While people might be inclined to try to wrap some sort of narrative redemption story around Wondolowski potentially becoming the all-time leading goal scorer, he’s not focused on any kind of career mark as a counterpoint to any questions of his legacy. Of course, he would like to win an MLS Cup.
“Yeah, I mean, the MLS Championship is the biggest one that drives me,” he says. “But individual accolades will always come along.”
Wondo is also pragmatic about the fact that he’ll likely never get another chance for redemption on the international stage. He’ll be 35 by the time the next World Cup rolls around, with another entire generation of young players ready to take his place.
“I’m pretty realistic about my chances,” he says. “I’ve had a great run, and I’ve loved every minute of it. Whatever happens, happens.”
Wondo should be not just a popular American star, but a celebrated one.
His rise from virtual unknown to the top of the MLS record books has been the stuff of fairy tales. His prominence as one of the lone Native American athletes in the spotlight (his tribal name, Bau Daigh, meaning “warrior coming over the hill”) gives him a unique platform as a representative of an often underrepresented segment of the American population.
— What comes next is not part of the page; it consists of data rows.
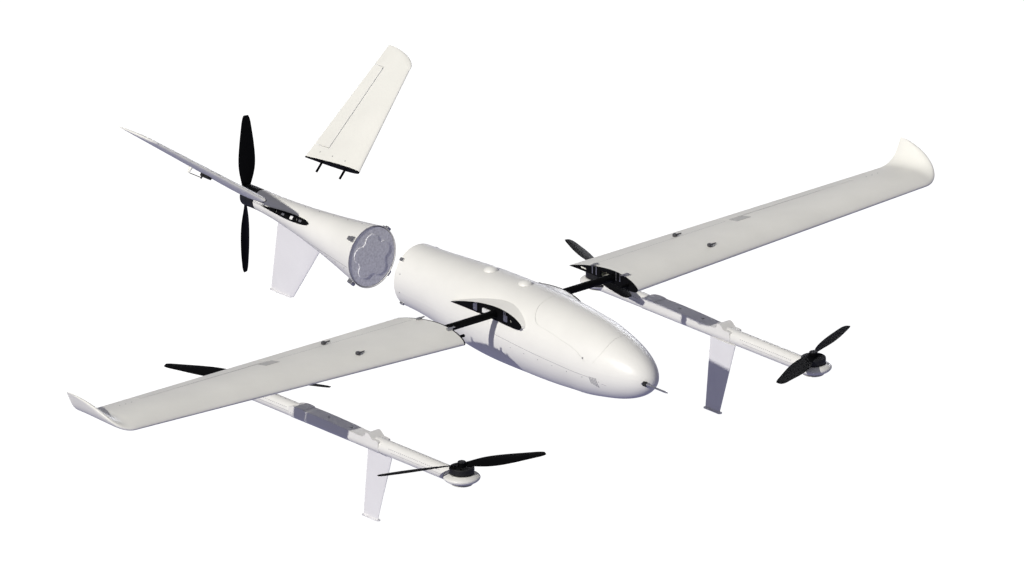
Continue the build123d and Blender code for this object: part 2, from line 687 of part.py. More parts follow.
LOCK_HOLE_X = (202.6, 293.1)
LOCK_HOLE_R = 4.5
CABLE_DUCT_R = 9.0
with BuildPart() as boom_beam_port:
    with BuildSketch(boom_axis_plane(REAR_MOTOR_X)):
        Circle(TUBE_R)
    extrude(amount=FRONT_MOTOR_X - REAR_MOTOR_X)
    add(saddle.part)
    add(wing_clearance.part, mode=Mode.SUBTRACT)
    # wide hollows in the bare tube, joined by a cable duct through the saddle
    for hollow_start, hollow_end, hollow_r in (
            (REAR_MOTOR_X + 30, SADDLE_REAR_X - 44, TUBE_R - 2),
            (HUMP_END_X + 12, FRONT_MOTOR_X - 30, TUBE_R - 2),
            (REAR_MOTOR_X + 30, FRONT_MOTOR_X - 30, CABLE_DUCT_R)):
        with BuildSketch(boom_axis_plane(hollow_start)):
            Circle(hollow_r)
        extrude(amount=hollow_end - hollow_start, mode=Mode.SUBTRACT)
    for motor_x in (FRONT_MOTOR_X, REAR_MOTOR_X):
        with BuildSketch(rib_face_plane(BOOM_Y)):
            with BuildLine():
                Line((motor_x, POD_TOP_Z), (motor_x + BELL_R + 1.5, POD_TOP_Z))
                Spline((motor_x + BELL_R + 1.5, POD_TOP_Z), (motor_x + POD_WIDE_R, POD_RIM_Z),
                       (motor_x + POD_WIDE_R - 8, POD_RIM_Z - 9), (motor_x + 20, POD_BOTTOM_Z + 2.5),
                       (motor_x, POD_BOTTOM_Z), tangents=[(1, -0.35), (-1, 0)])
                Line((motor_x, POD_BOTTOM_Z), (motor_x, POD_TOP_Z))
            make_face()
        revolve(axis=Axis((motor_x, BOOM_Y, 0), (0, 0, 1)))
        with BuildSketch(Plane.XY.offset(POD_TOP_Z)):
            with Locations((motor_x, BOOM_Y)):
                Circle(BELL_R + 1.5)
        extrude(amount=20, mode=Mode.SUBTRACT)
    with BuildSketch(Plane.XY.offset(BOOM_AXIS_Z)):
        for x in LOCK_HOLE_X:
            with Locations((x, BOOM_Y)):
                Circle(LOCK_HOLE_R)
    extrude(amount=60, mode=Mode.SUBTRACT)
save(boom_beam_port.part, "boom_beam_port")

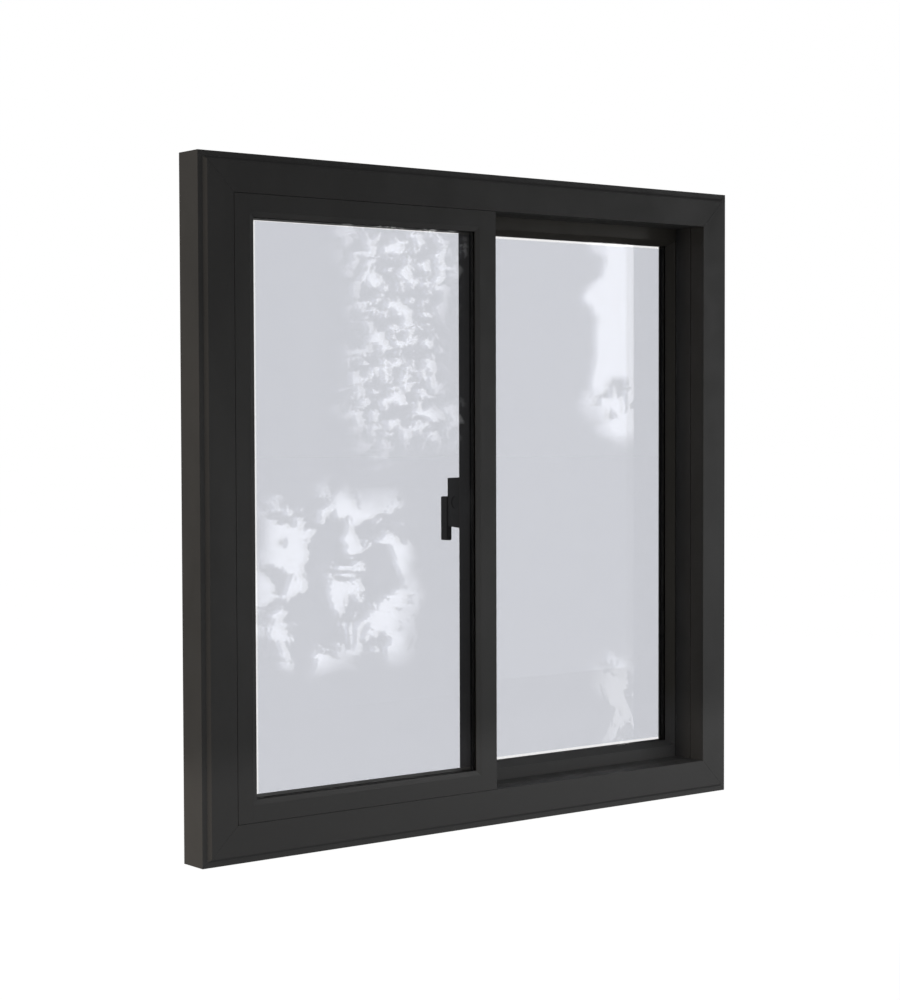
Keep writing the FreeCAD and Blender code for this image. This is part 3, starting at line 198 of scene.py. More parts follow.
class StageSettings(bpy.types.PropertyGroup):
    """Camera, floor and light."""
    eye: FloatVectorProperty(name="Camera", description="Place of the camera",
                             default=(-1.91412, -2.39402, 0.57274), subtype="XYZ")
    heading: FloatProperty(name="Heading", description="Turn from +Y towards +X",
                           default=radians(38.183), subtype="ANGLE")
    tilt: FloatProperty(name="Tilt", description="Below the horizon",
                        default=radians(2.135), subtype="ANGLE")
    roll: FloatProperty(name="Roll", description="Turn about the line of sight",
                        default=radians(0.17), subtype="ANGLE")
    lens: FloatProperty(name="Lens", description="Focal length in millimetres", default=77.86)
    backdrop: FloatProperty(name="Backdrop", description="White seen behind the window",
                            default=1.0)
    ambient: FloatProperty(name="Ambient", description="Soft light from all round",
                           default=0.24)
    floor_glow: FloatProperty(name="Floor glow", description="Keeps the floor white",
                              default=0.975)
    garden_low: FloatVectorProperty(name="Garden low corner", description="Bottom left of the "
                                    "mirrored garden", default=(0.1, -1.2, -0.9),
                                    subtype="XYZ")
    garden_high: FloatVectorProperty(name="Garden high corner", description="Top right of the "
                                     "mirrored garden", default=(1.85, -1.2, 1.3),
                                     subtype="XYZ")
    garden: FloatProperty(name="Garden", description="Brightness of the garden that the "
                          "panes mirror", default=2.4)


GROUPS = {"casing": CasingSizes, "glazing": GlazingSizes, "detail": DetailSizes,
          "wheel": WheelSizes, "lock": LockSizes, "finishes": Finishes,
          "stage": StageSettings}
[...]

He was the first tribally-enrolled Native American ever to represent his country in the World Cup.
Wondo is also generous with his spare time, helping out with projects like Street Soccer USA, an organization that uses the game as a vessel to help underserved, special needs and homeless youth and young adults, as well as those in recovery.
“These are very similar people to us,” he says of the program’s participants. “A lot of times they had just one bad break.”
One bad break shouldn’t define anyone. Wondo should know.